Obviously this file is the user passwords file. Copy the files over to your home folder:

cp /tmp/tmp.ezYgtGWp1h /home/gnd/users.sql
cp /tmp/tmp.MO21eXyQZY /home/gnd/grants.sql

  1. A quicker way how to identify the files id just to look at the log of the failed sanitization:
--- 01/29/26 02:15: Starting SkySQL beta creation ---
01/29/26 02:15: Backing up current users to /tmp/tmp.ezYgtGWp1h
01/29/26 02:15: Backing up current grants to /tmp/tmp.MO21eXyQZY
01/29/26 02:15: Starting a complete backup and restore sequence.

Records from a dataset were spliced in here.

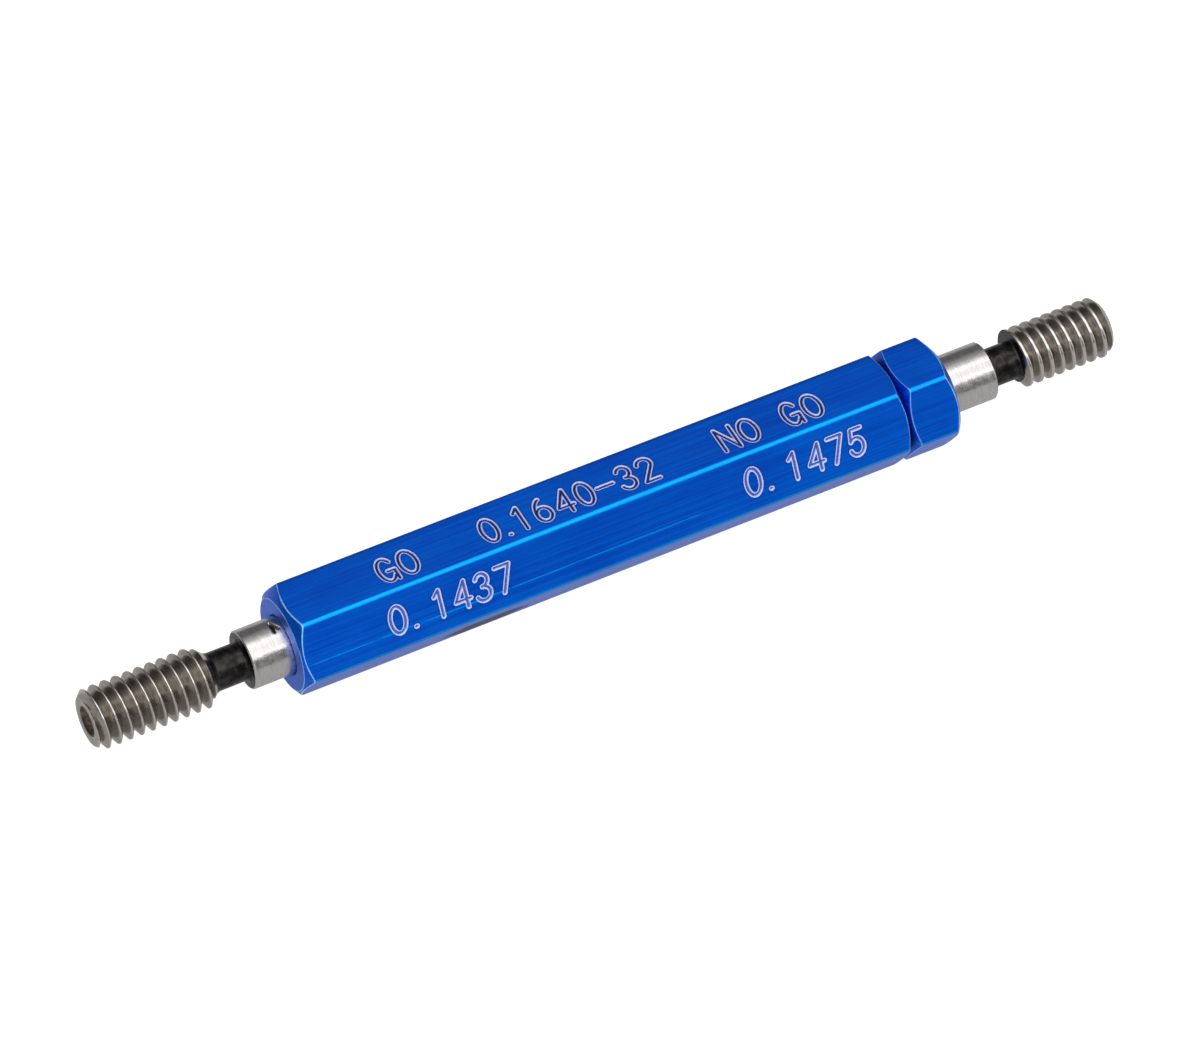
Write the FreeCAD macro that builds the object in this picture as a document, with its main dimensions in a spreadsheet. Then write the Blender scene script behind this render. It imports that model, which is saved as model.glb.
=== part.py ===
"""Double-ended GO / NO GO thread plug gauge on a hexagonal handle.

The gauge lies along X on one flat of its handle, with the GO member towards -X.
Z = 0 is the face it rests on, and X = 0 is the middle of its whole length.
All lengths are in millimetres and all angles in degrees.
"""

import FreeCAD, Part
import os
import Sketcher
from FreeCAD import Placement, Rotation, Vector

DRIVING_SIZES = [
    # Handle: a hexagonal bar with broken long edges, chamfered ends and a turned marker ring.
    ("across_flats", 6.85, "Handle, across flats"),
    ("handle_length", 47.7, "Handle, end face to end face"),
    ("corner_radius", 0.35, "Handle, radius along the six long edges"),
    ("end_face_dia", 6.3, "Handle, flat part of each end face"),
    ("end_chamfer_angle", 36.0, "Handle, end chamfer, from the end face"),
    ("ring_distance", 3.67, "Marker ring, centre from the NO GO end face"),
    ("ring_root_dia", 6.25, "Marker ring, diameter at its root"),
    ("ring_angle", 60.0, "Marker ring, included angle"),
    # Blind bore at each end of the handle, and the shank that is bonded into it.
    ("bore_overrun", 1.0, "Bore, depth past the end of the shank"),
    ("bore_mouth_chamfer", 0.12, "Bore, chamfer at its mouth"),
    ("bond_clearance", 0.01, "Bore, radial gap round the shank"),
    ("shank_dia", 3.969, "Members, ground shank and collar"),
    ("shank_depth", 12.5, "Members, shank inside the handle"),
    # What both members share outside the handle.
    ("collar_edge", 0.09, "Members, broken edge of the collar"),
    ("neck_dia", 2.6, "Members, neck behind the thread"),
    ("collar_blend", 0.2, "Members, 45 degree blend from the collar's face to the neck"),
    ("pitch", 0.79375, "Threads, 32 to the inch"),
    ("thread_angle", 60.0, "Threads, included angle"),
    ("lead_chamfer", 0.4, "Members, 45 degree lead at the tip"),
    ("centre_dia", 2.1, "Centre hole, mouth of its 60 degree cone"),
    ("centre_angle", 60.0, "Centre hole, included angle of the cone"),
    ("pilot_dia", 0.9, "Centre hole, pilot drill"),
    ("pilot_depth", 1.8, "Centre hole, depth of the pilot from the tip"),
    # GO member: full crests and a bevelled thread end.
    ("go_collar_length", 2.82, "GO member, collar outside the handle"),
    ("go_neck_length", 2.3, "GO member, collar to the foot of the thread"),
    ("go_thread_length", 8.67, "GO member, foot of the thread to the tip"),
    ("go_major_dia", 4.166, "GO thread, over its crests"),
    ("go_pitch_dia", 3.65, "GO thread, pitch diameter"),
    ("go_back_bevel", 45.0, "GO thread, slope of its inner end"),
    ("go_foot_blend", 0.25, "GO thread, reach of the blend at its foot, each way"),
    ("go_groove_offset", 0.246, "GO thread, groove's place behind the tip"),
    # NO GO member: a shorter thread with cut-down crests and a square inner end.
    ("no_go_collar_length", 3.55, "NO GO member, collar outside the handle"),
    ("no_go_neck_length", 2.15, "NO GO member, collar to the foot of the thread"),
    ("no_go_thread_length", 6.65, "NO GO member, foot of the thread to the tip"),
    ("no_go_major_dia", 4.089, "NO GO thread, over its crests"),
    ("no_go_pitch_dia", 3.7465, "NO GO thread, pitch diameter"),
    ("no_go_back_bevel", 3.0, "NO GO thread, slope of its inner end"),
    ("no_go_foot_blend", 0.1, "NO GO thread, reach of the blend at its foot, each way"),
    ("no_go_groove_offset", 0.764, "NO GO thread, groove's place behind the tip"),
]

# Number of whole pitches that the thread tool starts beyond the tip.
LEAD_IN_PITCHES = 2

doc = FreeCAD.newDocument("thread_plug_gauge")


def make_sheet():
    """Spreadsheet with one aliased cell for each driving size."""
    sheet = doc.addObject("Spreadsheet::Sheet", "Sizes")
    for row, (alias, size, meaning) in enumerate(DRIVING_SIZES, start=1):
        sheet.set(f"A{row}", meaning)
        sheet.set(f"B{row}", str(size))
        sheet.setAlias(f"B{row}", alias)
    doc.recompute()
    return sheet


def origin_feature(body, role):
    """Plane or axis of the body's own origin."""
    return next(feature for feature in body.Origin.OriginFeatures if feature.Role == role)


def new_sketch(body, name, plane_role):
    sketch = body.newObject("Sketcher::SketchObject", name)
    sketch.AttachmentSupport = [(origin_feature(body, plane_role), "")]
    sketch.MapMode = "FlatFace"
    return sketch


def draw_profile(body, name, corners):
    """Closed profile on the XY plane: x runs along the gauge and y is the radius.

    Each corner is (name, x, y), with x and y as expressions of the sheet's sizes.
    """
    sketch = new_sketch(body, name, "XY_Plane")
    places = [(sketch.evalExpression(x), sketch.evalExpression(y)) for _, x, y in corners]
    points = [Vector(float(x), float(y), 0) for x, y in places]
    count = len(corners)
    for index in range(count):
        sketch.addGeometry(Part.LineSegment(points[index], points[(index + 1) % count]), False)
    for index in range(count):
        sketch.addConstraint(Sketcher.Constraint("Coincident", index, 2, (index + 1) % count, 1))
    for index, (corner, x, y) in enumerate(corners):
        pin_corner(sketch, index, f"{corner}_x", "DistanceX", x, points[index].x)
        pin_corner(sketch, index, f"{corner}_y", "DistanceY", y, points[index].y)
    return sketch


def pin_corner(sketch, line, name, direction, expression, size):
    """Hold the start of a line at a distance from one of the sketch's axes."""
    if expression == "0":
        axis = -2 if direction == "DistanceX" else -1
        sketch.addConstraint(Sketcher.Constraint("PointOnObject", line, 1, axis))
        return
    index = sketch.addConstraint(Sketcher.Constraint(direction, line, 1, size))
    sketch.renameConstraint(index, name)
    sketch.setExpression(f"Constraints.{name}", expression)


def turn(body, kind, name, sketch):
    """Full turn of a profile about the body's X axis, adding or cutting."""
    feature = body.newObject(f"PartDesign::{kind}", name)
    feature.Profile = sketch
    feature.ReferenceAxis = (sketch, ["H_Axis"])
    feature.Angle = 360
    doc.recompute()
    return feature


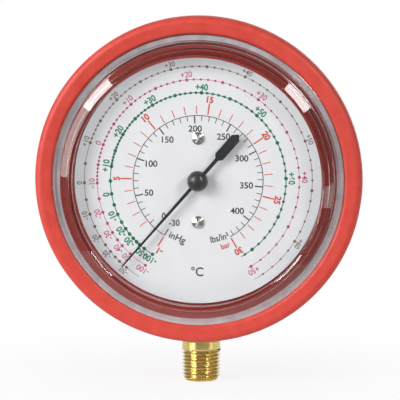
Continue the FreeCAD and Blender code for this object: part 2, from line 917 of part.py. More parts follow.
def make_spring_stud():
    """The stud on the front plate beside the hairspring's outer end."""
    end = spring_edge(spring_thick / 2)[-1][2]
    x = end.x + stud_r + spring_gap
    return rod(stud_r, front_plate_back, spring_front + spring_width, x, 0)


def make_link():
    """The link from the sector's tail to the tube's end, an eye at each end."""
    body = plate([tail_pin, lug_pin], link_half_width, link_front, link_back)
    eyes = [rod(link_eye_r, link_front, link_back, *spot) for spot in (tail_pin, lug_pin)]
    body = body.multiFuse(eyes).removeSplitter()
    near = rod(pin_r + pin_clear, link_front, link_back, *tail_pin)
    far = rod(pin_r + open_pin_clear, link_front, link_back, *lug_pin)
    return body.cut([near, far])


def make_link_screw():
    """The shouldered screw that the link turns on, set in the sector's tail."""
    head_front = link_back + pin_head_gap
    head = rod(pin_head_r, head_front, head_front + pin_head_h, *tail_pin)
    return head.fuse(rod(pin_r, sector_front, head_front, *tail_pin)).removeSplitter()


def make_pointer():
    """The flat pointer: a tapered needle, a round boss and a leaf-shaped tail."""
    def at(along, across):
        return FreeCAD.Vector(along, 0, across)

    start = boss_r / 2
    tip_root = needle_len - needle_tip_len
    needle = [
        at(start, -needle_half_width), at(tip_root, -needle_tip_half_width),
        at(needle_len, 0), at(tip_root, needle_tip_half_width), at(start, needle_half_width),
    ]
    shoulder = leaf_end - leaf_half_width
    tail = [
        at(-start, tail_neck_half_width), at(-leaf_start, tail_neck_half_width),
        at(-leaf_shoulder, leaf_half_width), at(-shoulder, leaf_half_width), at(-leaf_end, 0),
        at(-shoulder, -leaf_half_width), at(-leaf_shoulder, -leaf_half_width),
        at(-leaf_start, -tail_neck_half_width), at(-start, -tail_neck_half_width),
    ]
    outline = needle + tail
    blade = Part.Face(Part.makePolygon(outline + outline[:1]))
    blade = blade.extrude(FreeCAD.Vector(0, pointer_thick, 0))
    blade.rotate(FreeCAD.Vector(0, 0, 0), FreeCAD.Vector(0, -1, 0), pointer_angle)
    blade.translate(place(0, pointer_front, 0))
    boss = rod(boss_r, pointer_front, pointer_back)
    body = blade.fuse(boss).removeSplitter()
    return body.cut(rod(hub_neck_r, pointer_front, pointer_back))


def make_pointer_hub():
    """The black domed hub that is pressed on the arbor and holds the pointer."""
    front = pointer_front - hub_h
    arbor_end = pointer_front - hub_arbor_depth
    steps = [
        (hub_back_r, pointer_back + hub_back_h),
        (hub_back_r, pointer_back),
        (hub_neck_r, pointer_back),
        (hub_neck_r, pointer_front),
        (hub_r, pointer_front),
        (hub_r, pointer_front - hub_edge),
        dome(hub_r, pointer_front - hub_edge, front),
        (0, front),
        (0, arbor_end),
        (front_pivot_r, arbor_end),
    ]
    return turned((front_pivot_r, pointer_back + hub_back_h), steps)


makers = {
    "case": make_case,
    "case_screws": make_case_screws,
    "relief_plug": make_relief_plug,
    "stem_grommet": make_grommet,
    "socket": make_socket,
    "restrictor_screw": make_restrictor,
    "lens": make_lens,
    "lens_gasket": make_gasket,
    "dial": make_dial,
    "dial_screws": make_dial_screws,
    "dial_posts": make_dial_posts,
    "front_plate": make_front_plate,
    "back_plate": make_back_plate,
    "plate_pillars": make_pillars,
    "plate_screws": make_plate_screws,
    "movement_screws": make_movement_screws,
    "bourdon_tube": make_tube,
    "tube_end": make_tube_end,
    "tip_pin": make_tip_pin,
    "link": make_link,
    "link_screw": make_link_screw,
    "sector_gear": make_sector,
    "sector_bush": make_sector_bush,
    "sector_arbor": make_sector_arbor,
    "pinion": make_pinion,
    "pinion_arbor": make_pinion_arbor,
    "hairspring": make_hairspring,
    "hairspring_collet": make_collet,
    "hairspring_stud": make_spring_stud,
    "pointer": make_pointer,
    "pointer_hub": make_pointer_hub,
}

os.makedirs("parts", exist_ok=True)
for name, make in makers.items():
    shape = make()
    print(name, len(shape.Solids), round(shape.Volume, 3), shape.isValid())
    shape.exportStep("parts/" + name + ".step")
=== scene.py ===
import bpy
import math
from mathutils import Matrix, Vector


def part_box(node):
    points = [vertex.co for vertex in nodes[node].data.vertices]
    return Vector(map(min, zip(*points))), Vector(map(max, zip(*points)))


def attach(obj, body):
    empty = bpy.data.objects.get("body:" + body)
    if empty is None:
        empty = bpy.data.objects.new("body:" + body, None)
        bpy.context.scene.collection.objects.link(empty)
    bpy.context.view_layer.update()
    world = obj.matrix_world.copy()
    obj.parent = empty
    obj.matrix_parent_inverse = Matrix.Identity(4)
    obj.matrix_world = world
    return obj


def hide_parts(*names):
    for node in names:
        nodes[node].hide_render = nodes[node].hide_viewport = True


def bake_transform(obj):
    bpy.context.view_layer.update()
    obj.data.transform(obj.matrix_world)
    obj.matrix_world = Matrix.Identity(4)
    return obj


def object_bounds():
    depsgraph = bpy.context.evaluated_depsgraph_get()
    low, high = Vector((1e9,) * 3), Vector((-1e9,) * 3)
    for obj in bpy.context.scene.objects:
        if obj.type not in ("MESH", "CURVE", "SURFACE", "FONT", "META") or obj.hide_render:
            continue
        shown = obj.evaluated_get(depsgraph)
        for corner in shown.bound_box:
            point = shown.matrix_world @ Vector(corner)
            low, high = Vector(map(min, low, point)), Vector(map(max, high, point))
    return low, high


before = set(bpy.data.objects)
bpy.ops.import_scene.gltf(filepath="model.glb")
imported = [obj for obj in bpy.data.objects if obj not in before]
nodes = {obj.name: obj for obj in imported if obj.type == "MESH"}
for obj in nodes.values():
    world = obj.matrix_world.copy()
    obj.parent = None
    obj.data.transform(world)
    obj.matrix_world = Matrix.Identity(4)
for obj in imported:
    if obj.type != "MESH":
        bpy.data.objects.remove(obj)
cad_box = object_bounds()

# Lengths are in metres. Angles round the dial are degrees anticlockwise from +X, from the front.
MM = 0.001
PSI_PER_BAR = 14.504
ATMOSPHERE = 1.013  # bar
FREEZING = 273.15  # kelvin
dial_low, dial_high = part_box("dial")
dial_centre = Vector((0, dial_low.y, (dial_low.z + dial_high.z) / 2))
facing = (math.pi / 2, 0, 0)
screw_offset = 11.1  # millimetres from the dial's centre to each of its screws


# Shapes

def select_none():
    bpy.ops.object.select_all(action="DESELECT")


def select_only(piece):
    select_none()
    piece.select_set(True)
    bpy.context.view_layer.objects.active = piece


def edit(piece):
    """Opens the piece for editing with everything selected; done() closes it."""
    select_only(piece)
    bpy.ops.object.mode_set(mode="EDIT")
    bpy.ops.mesh.select_all(action="SELECT")


def done():
    bpy.ops.object.mode_set(mode="OBJECT")


def pick(piece, test):
    """Selects the vertices whose place passes the test, and stays in edit mode."""
    bpy.ops.object.mode_set(mode="EDIT")
    bpy.ops.mesh.select_mode(type="VERT")
    bpy.ops.mesh.select_all(action="DESELECT")
    bpy.ops.object.mode_set(mode="OBJECT")
    for vertex in piece.data.vertices:
        vertex.select = test(vertex.co)
    bpy.ops.object.mode_set(mode="EDIT")
    bpy.ops.mesh.select_mode(type="VERT")


def modify(piece, kind, **settings):
    select_only(piece)
    bpy.ops.object.modifier_add(type=kind)
    modifier = piece.modifiers[-1]
    for name, value in settings.items():
        setattr(modifier, name, value)
    bpy.ops.object.modifier_apply(modifier=modifier.name)


def face_outward():
    bpy.ops.mesh.select_all(action="SELECT")
    bpy.ops.mesh.normals_make_consistent(inside=False)


def turn_round_y(angle, centre=(0, 0, 0)):
    """Turns what is selected about a line through the centre, parallel to Y."""
    bpy.ops.transform.rotate(value=angle, orient_axis="Y", center_override=centre)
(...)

  1. Once you identified and copied the files, import first the users, and then the grants. Please note grants are imported into the mysql database. Use the config file in /root/scripts/database-sanitization to be able to connect:
    mariadb --defaults-extra-file=config/ziskejucet_skysql_beta_new.cnf < /home/gnd/users.sql
    mariadb --defaults-extra-file=config/ziskejucet_skysql_beta_new.cnf mysql < /home/gnd/grants.sql
    
    Users + grants are now successfully imported.